**WORK TO DO**
Extract each line containing the string "part".

**RECORDED DATA**
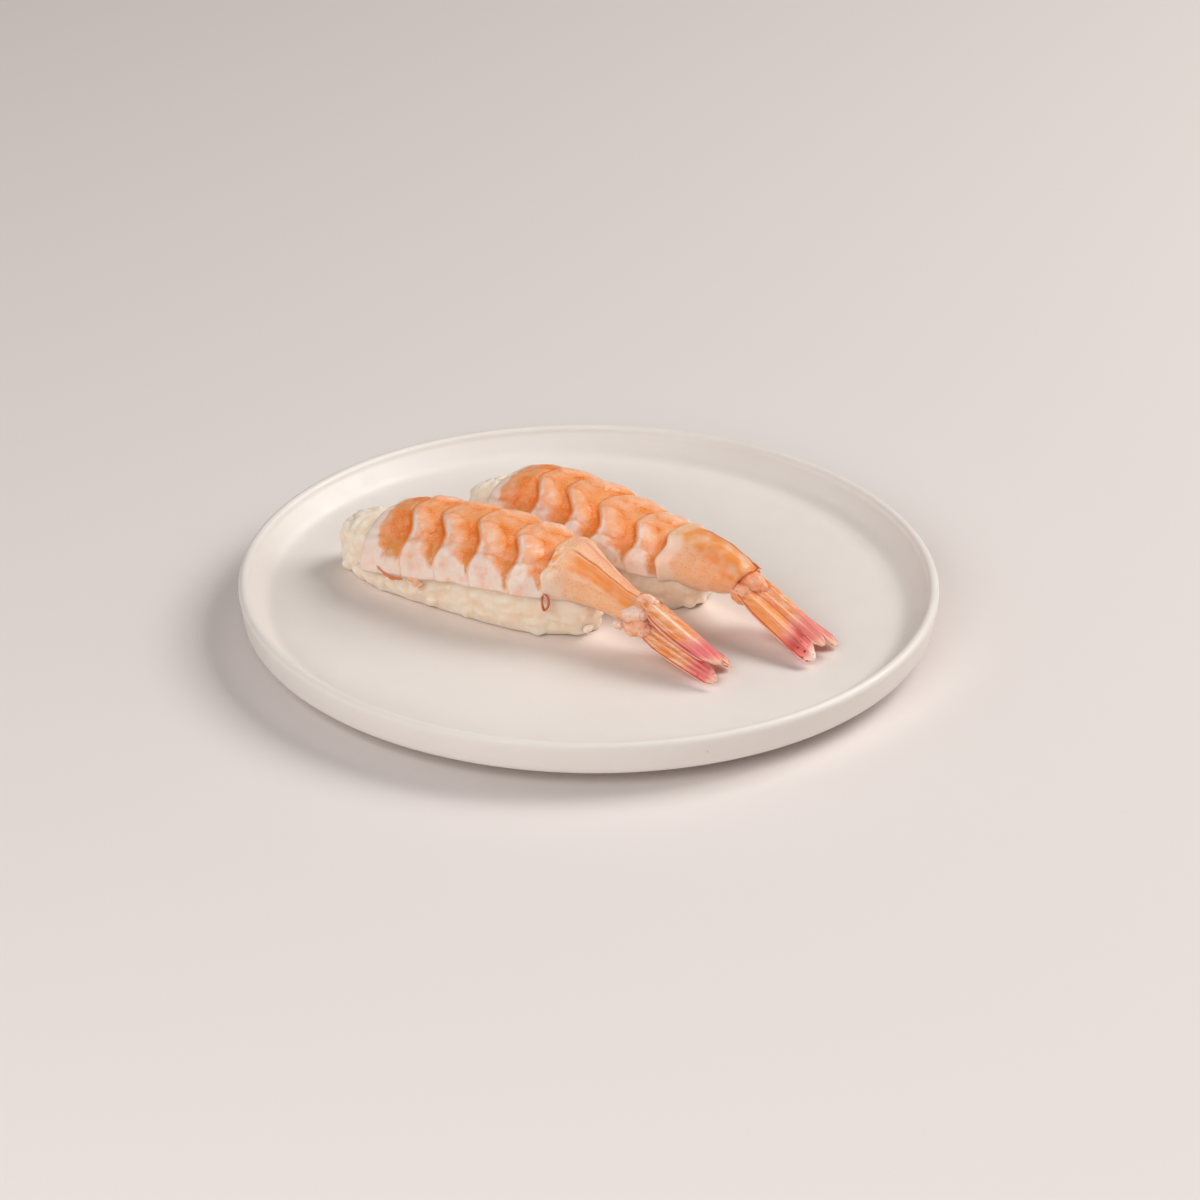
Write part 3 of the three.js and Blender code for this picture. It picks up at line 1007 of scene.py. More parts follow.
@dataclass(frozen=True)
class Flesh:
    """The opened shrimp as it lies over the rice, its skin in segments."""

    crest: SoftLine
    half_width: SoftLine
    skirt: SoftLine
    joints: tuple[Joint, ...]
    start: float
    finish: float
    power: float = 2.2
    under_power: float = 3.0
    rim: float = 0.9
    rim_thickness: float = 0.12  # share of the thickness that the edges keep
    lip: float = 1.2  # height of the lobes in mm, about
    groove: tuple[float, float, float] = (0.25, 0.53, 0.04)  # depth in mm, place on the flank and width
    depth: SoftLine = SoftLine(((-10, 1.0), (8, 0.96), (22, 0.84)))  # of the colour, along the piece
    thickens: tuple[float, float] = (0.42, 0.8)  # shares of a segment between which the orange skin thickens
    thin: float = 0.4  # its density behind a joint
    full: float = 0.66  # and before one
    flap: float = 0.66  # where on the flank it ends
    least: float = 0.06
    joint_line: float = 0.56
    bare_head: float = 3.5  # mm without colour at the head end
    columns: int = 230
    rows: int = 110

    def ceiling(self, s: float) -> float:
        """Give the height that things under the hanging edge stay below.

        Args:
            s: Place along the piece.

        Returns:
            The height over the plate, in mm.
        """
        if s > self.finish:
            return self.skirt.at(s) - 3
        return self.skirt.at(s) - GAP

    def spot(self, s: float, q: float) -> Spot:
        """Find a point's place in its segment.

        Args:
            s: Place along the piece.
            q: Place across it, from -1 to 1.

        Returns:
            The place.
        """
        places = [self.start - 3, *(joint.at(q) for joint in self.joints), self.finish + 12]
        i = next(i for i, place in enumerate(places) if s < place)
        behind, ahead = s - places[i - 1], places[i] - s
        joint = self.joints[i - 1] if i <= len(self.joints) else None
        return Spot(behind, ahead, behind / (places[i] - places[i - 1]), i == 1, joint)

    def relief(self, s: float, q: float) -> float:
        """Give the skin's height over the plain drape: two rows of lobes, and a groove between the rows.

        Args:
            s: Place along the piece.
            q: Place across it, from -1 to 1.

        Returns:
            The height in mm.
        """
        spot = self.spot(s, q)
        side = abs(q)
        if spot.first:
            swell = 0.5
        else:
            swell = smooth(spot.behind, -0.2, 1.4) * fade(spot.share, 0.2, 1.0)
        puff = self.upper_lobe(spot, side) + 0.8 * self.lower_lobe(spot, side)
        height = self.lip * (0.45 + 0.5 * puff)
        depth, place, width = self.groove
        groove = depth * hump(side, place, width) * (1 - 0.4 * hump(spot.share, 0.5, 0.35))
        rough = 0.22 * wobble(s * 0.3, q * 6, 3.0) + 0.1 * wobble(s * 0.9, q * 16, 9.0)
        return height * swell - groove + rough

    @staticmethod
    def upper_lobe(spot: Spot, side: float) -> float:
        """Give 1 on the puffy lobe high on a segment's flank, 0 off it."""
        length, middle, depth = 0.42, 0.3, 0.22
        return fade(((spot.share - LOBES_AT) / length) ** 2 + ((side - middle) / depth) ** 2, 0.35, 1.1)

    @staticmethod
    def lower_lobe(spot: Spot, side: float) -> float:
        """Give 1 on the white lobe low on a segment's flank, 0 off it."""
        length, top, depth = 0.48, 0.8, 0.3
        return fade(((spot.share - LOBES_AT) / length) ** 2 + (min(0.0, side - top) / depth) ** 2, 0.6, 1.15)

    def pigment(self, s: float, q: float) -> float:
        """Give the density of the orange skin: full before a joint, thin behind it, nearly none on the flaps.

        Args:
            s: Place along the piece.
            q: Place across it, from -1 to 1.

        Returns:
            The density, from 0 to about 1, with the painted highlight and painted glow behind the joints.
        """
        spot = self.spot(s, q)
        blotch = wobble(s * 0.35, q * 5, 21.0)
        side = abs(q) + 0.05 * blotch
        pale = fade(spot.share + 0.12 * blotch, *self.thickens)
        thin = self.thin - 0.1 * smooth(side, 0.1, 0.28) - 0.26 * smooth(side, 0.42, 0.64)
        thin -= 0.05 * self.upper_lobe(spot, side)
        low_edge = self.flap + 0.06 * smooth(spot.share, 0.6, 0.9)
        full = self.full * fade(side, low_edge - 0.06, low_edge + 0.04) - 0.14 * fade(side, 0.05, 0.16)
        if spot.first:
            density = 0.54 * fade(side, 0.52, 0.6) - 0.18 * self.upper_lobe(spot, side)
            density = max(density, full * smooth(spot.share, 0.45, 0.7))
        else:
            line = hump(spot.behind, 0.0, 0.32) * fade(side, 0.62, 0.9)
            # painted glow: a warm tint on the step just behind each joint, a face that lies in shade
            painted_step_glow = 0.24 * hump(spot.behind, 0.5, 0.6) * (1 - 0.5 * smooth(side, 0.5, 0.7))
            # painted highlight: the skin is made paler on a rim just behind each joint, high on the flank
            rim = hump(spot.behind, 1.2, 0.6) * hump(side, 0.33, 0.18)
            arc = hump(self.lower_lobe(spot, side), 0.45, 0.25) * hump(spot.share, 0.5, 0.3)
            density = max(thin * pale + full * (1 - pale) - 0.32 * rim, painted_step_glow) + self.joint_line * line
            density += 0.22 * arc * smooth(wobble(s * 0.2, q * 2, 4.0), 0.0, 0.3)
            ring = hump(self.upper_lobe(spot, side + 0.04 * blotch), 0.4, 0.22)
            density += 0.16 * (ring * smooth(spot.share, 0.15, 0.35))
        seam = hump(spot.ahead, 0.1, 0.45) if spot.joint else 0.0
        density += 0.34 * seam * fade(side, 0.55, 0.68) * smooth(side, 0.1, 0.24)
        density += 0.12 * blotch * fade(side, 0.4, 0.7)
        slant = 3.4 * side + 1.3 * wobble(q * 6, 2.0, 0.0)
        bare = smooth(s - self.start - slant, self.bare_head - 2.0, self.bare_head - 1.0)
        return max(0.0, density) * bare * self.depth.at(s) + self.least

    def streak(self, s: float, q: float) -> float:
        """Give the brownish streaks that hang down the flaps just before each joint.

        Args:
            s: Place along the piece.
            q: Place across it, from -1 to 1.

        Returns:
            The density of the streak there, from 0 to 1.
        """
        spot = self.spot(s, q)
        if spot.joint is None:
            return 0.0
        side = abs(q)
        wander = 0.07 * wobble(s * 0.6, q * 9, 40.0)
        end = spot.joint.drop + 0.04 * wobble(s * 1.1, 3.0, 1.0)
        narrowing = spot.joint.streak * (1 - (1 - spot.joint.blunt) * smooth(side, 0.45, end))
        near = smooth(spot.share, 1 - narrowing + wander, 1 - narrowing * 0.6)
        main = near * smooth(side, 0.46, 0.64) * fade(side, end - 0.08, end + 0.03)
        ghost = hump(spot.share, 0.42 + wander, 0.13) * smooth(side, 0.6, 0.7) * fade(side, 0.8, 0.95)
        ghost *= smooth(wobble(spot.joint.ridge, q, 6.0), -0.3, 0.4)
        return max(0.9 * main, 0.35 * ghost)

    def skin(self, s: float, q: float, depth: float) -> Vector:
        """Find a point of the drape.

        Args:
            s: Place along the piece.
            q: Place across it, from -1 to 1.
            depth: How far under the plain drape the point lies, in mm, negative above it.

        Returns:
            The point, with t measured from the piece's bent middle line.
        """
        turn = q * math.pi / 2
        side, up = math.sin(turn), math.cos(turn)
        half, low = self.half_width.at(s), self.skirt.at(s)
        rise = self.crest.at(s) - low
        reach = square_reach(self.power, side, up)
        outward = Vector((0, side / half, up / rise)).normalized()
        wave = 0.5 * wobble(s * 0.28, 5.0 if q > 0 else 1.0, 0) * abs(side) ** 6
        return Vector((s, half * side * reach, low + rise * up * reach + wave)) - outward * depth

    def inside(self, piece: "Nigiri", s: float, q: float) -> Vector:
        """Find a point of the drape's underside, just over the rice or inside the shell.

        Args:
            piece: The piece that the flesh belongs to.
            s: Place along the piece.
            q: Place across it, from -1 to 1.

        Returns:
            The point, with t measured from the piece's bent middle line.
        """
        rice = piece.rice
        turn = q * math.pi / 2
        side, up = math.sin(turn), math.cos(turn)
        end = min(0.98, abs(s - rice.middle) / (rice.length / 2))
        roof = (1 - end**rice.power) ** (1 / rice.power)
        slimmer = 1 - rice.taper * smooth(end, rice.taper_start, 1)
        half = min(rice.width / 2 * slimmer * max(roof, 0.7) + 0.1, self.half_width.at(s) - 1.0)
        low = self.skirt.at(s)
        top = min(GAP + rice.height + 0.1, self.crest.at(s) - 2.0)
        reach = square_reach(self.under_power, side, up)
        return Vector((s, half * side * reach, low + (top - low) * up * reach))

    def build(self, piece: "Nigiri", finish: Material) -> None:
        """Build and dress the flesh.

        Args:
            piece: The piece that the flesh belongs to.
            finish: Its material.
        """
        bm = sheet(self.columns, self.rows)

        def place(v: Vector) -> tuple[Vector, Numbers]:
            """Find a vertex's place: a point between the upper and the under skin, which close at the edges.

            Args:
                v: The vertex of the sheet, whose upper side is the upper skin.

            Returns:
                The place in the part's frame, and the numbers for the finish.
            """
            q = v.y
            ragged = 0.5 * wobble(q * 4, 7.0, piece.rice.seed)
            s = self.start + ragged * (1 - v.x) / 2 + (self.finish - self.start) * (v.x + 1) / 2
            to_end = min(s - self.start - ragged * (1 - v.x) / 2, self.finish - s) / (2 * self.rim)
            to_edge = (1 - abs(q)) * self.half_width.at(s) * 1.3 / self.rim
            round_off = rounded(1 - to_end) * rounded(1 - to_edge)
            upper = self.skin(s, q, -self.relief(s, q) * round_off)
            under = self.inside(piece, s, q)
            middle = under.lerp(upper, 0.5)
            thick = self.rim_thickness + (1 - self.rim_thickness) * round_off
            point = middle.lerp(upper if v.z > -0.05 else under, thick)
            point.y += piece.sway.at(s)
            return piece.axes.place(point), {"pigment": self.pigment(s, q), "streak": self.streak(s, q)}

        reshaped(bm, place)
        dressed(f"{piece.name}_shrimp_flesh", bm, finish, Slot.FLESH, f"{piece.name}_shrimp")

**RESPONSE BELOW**
Write part 3 of the three.js and Blender code for this picture. It picks up at line 1007 of scene.py. More parts follow.
                The place in the part's frame, and the numbers for the finish.